In the evaluation of “Waze”, we encountered that external factors to the application have a profound impact on the user experience, also presented in the sentiment analysis, that showed a negative user perception. The application needs to handle with factors such as the drop in connection, lack of GPS synchronization, and social factors in the best way for the users. Security-related improvement was the most highly valued and most significant improvement for users. This result reinforces the users’ concern about the issue. Besides security, the other improvements presented an optimization in the activities and features treated in the scope of the realized improvements. Improvements have some variations of complexity, but even the simple ones are essential for the user experience.

5 Conclusions

Urban mobility in Brazil is a big issue that needs a lot of discussion with users to reach a good evaluation. However, the evolution of mobile technologies helps to minimize some of the urban mobility problems. For example, there are several mobile applications to various types of transport (e.g., Google Maps, Waze, Uber, Meu Ônibus, Moovit, Bicicletar, Strava) avaliable.

This work did an investigation into the experience of using urban mobility applications in a large Brazilian city. This work complements the results presented in the evaluation competition of the XV Brazilian Symposium on Human Factors in Computational (IHC 2016) [1]. We added in this paper more methods of evaluation (sentiment analysis and assessment of the improvements proposed by the HCI experts) that makes possible to deepen aspects related to user satisfaction and to visualize some solutions of the problems faced by the users. The adopted methodology provided a real insight into the context of the urban mobility experience by the users, their main problems and what kind of solutions could be adopted to improve the use experience of the applications.
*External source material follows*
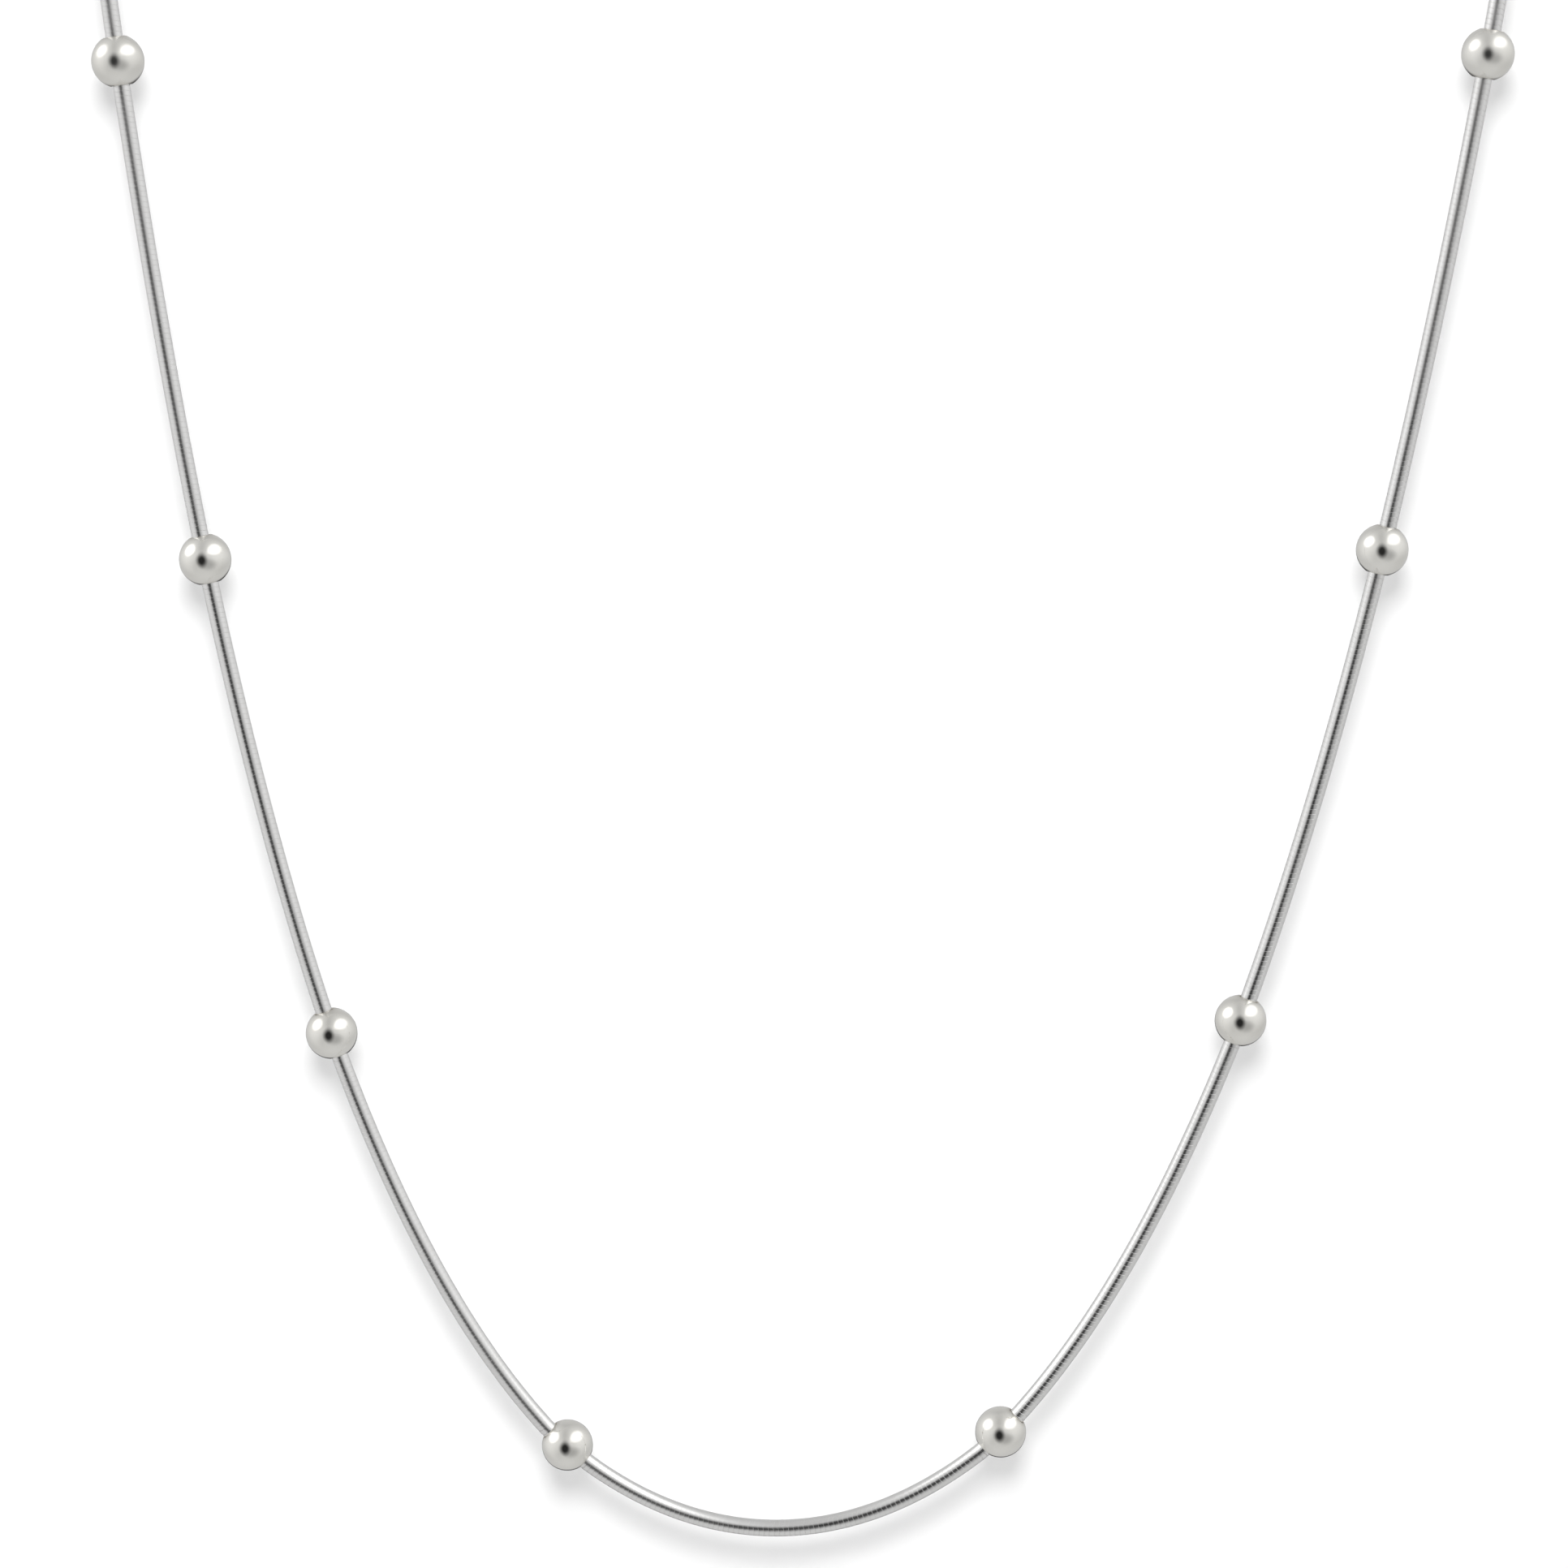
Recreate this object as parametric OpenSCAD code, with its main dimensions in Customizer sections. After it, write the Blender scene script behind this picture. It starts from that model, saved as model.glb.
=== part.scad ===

Thus, from this methodology, the results of the research allowed tracing two profiles of users that move around using mobile applications like “Waze” and “Meu Ônibus”, which are the ones chosen to be evaluated in our work.

In the “Meu Ônibus” application, we found 33 usability problems in the heuristic evaluation, and the user evaluation found 13 problems. The problems encountered by these two methods mainly concern feedback. Failures with the Internet connection or user location were recurring, and these are not reported in an appropriate manner to the user or within a reasonable time. A set of improvements has been proposed by some of the experts in the user experience and also evaluated by the users. These improvements varied in degree of complexity and were well accepted by the users with the productive potential to improve the user experience of “Meu Ônibus”.

“Waze” presented 15 usability problems in the heuristic evaluation and the user evaluation presented 11 problems. Results of the assessment with the users were more worrisome, because they identified external factors that have a profound impact on the dynamics of the application’s functionalities and the user experience. Problems such as dangerous routes have been detrimental to the safety of the user. This scenario runs against to one of the principles of the national urban mobility policy. “Waze”’s security enhancement has been rated best by users. If “Waze” presented a similar feature, users would feel more confident and safety when moving around the city and using the app.

As a future work, we intend to evaluate more urban mobility applications and identify more issues to be explored. Also, we intend to conduct a new survey and recognize more user profiles for other means of transportation such as subway, taxi and bicycle. Based on that, further enrichment of the recommendations for urban mobility applications is necessary.